Se il pericolo legato a frane e alluvioni non fa che crescere, la situazione delle spiagge italiane fa intravedere segnali di speranza. Nonostante il rapporto evidenzi come l’erosione costiera continui a rappresentare “una minaccia concreta per numerosi tratti di litorale, con evidenti fenomeni regressivi documentati dai dati cartografici” (oltre 1.890 km di spiagge hanno subito alterazioni significative), si mette nero su bianco che la lunghezza dei tratti costieri in avanzamento ha visto un aumento di 30 km rispetto al passato. Questo dato positivo è da attribuire agli sforzi compiuti negli anni per contrastare l’erosione, come interventi di ripascimento e opere di protezione. Ciononostante, la gestione delle spiagge resta una sfida assai complessa: le aree naturali non trattate perdono porzioni di territorio molto più grandi rispetto a quelle sottoposte a interventi, che riescono a contenere l’erosione solo per alcune decine di metri.

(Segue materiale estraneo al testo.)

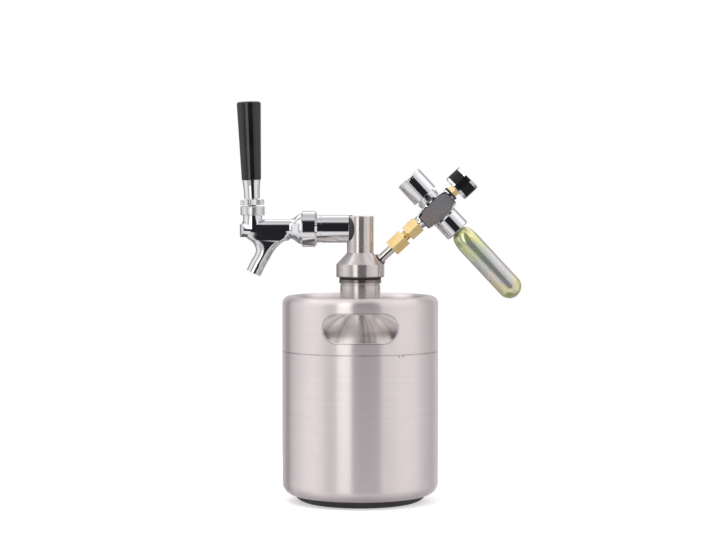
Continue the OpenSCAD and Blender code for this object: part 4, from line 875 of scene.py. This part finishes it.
def set_panel(name, sides, heights, y, colour, soft_low, soft_high):
    """An upright card that only reflections show, with soft lower and upper edges.

    sides and heights are its limits, and soft_low and soft_high how far its edges fade.
    """
    (left, right), (low, high) = sides, heights
    corners = ((left, low), (right, low), (right, high), (left, high))
    mesh = bpy.data.meshes.new(name)
    mesh.from_pydata([(x * MM, y * MM, z * MM) for x, z in corners], [], [(0, 1, 2, 3)])
    card = bpy.data.objects.new(name, mesh)
    scene.collection.objects.link(card)
    card.visible_camera = card.visible_diffuse = False
    card.visible_shadow = card.visible_transmission = False
    material = bpy.data.materials.new(name)
    material.use_nodes = True
    material.node_tree.nodes.clear()
    tree = Tree(material.node_tree)
    place = tree.add("ShaderNodeTexCoord").outputs["Object"]
    height = tree.add("ShaderNodeSeparateXYZ", None, Vector=place).outputs["Z"]
    rise = tree.fit(height, low * MM, (low + soft_low) * MM)
    fall = tree.fit(height, (high - soft_high) * MM, high * MM, 1.0, 0.0)
    light = tree.add("ShaderNodeEmission", None, Color=colour, Strength=1.0).outputs[0]
    clear = tree.add("ShaderNodeBsdfTransparent").outputs[0]
    both = tree.add("ShaderNodeMixShader", None, _0=tree.times(rise, fall), _1=clear, _2=light)
    tree.add("ShaderNodeOutputMaterial", None, Surface=both.outputs[0])
    mesh.materials.append(material)


def set_lights():
    """Two soft lamps for the table and the matt pieces. Reflections don't show them."""
    for label, place, aim, width, watts in (
        ("top_light", Vector((-300, -500, 1500)), Vector((0, 0, 150)), 900, 9),
        ("side_light", Vector((1300, -700, 900)), Vector((0, 0, 220)), 500, 5),
    ):
        lamp = bpy.data.lights.new(label, "AREA")
        lamp.size = width * MM
        lamp.energy = watts
        made = bpy.data.objects.new(label, lamp)
        made.visible_glossy = False
        made.location = place * MM
        made.rotation_euler = (aim - place).to_track_quat("-Z", "Y").to_euler()
        scene.collection.objects.link(made)


set_camera()
set_floor()
set_world()
set_panel(
    "dark_card", sides=(-178, 490), heights=(-90, 2400), y=-860,
    colour=(0.0175, 0.0160, 0.0205), soft_low=130, soft_high=1260,
)
set_panel(
    "strip_light", sides=(-720, -268), heights=(40, 2100), y=-1100,
    colour=(1.60, 1.64, 1.50), soft_low=120, soft_high=500,
)
set_lights()
scene.view_settings.view_transform = "Standard"
scene.view_settings.look = "None"
scene.cycles.use_denoising = True
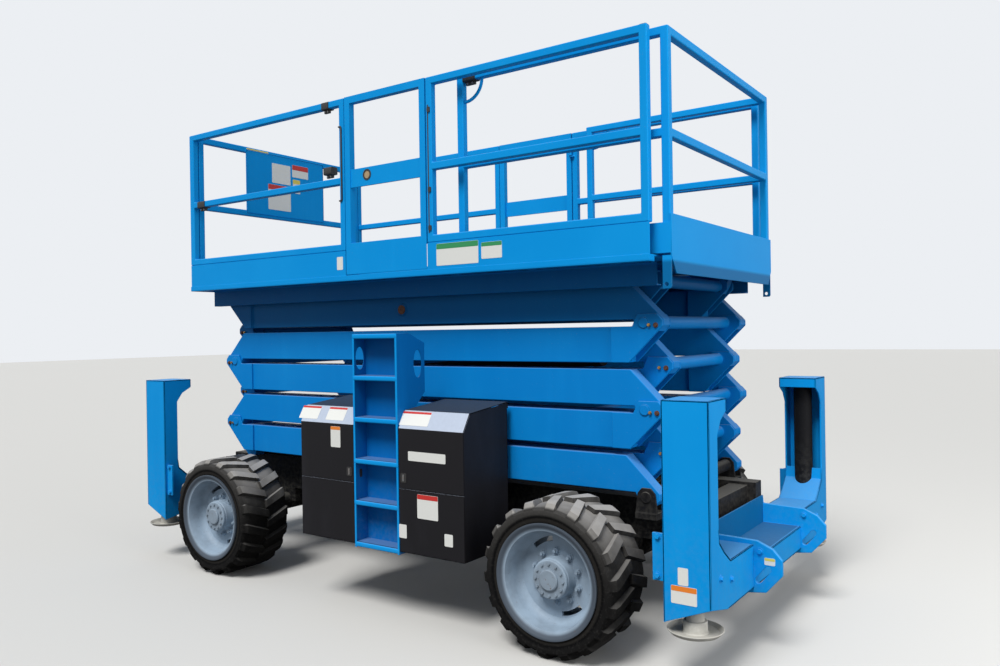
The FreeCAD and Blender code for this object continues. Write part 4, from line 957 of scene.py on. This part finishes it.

A supporto della gestione del rischio idrogeologico, ISPRA ha creato strumenti come la piattaforma IdroGEO, che offre dati aggiornati sulla pericolosità del suolo, e il Repertorio nazionale degli interventi (ReNDiS), che traccia gli interventi di difesa del suolo. Dal 1999 ad oggi, sono stati finanziati circa 26mila interventi per un valore di oltre 19 miliardi di euro. Il 2024 ha segnato l’inizio di un nuovo ciclo di aggiornamenti per le mappe di pericolosità alluvionale, che saranno pronte nel 2026.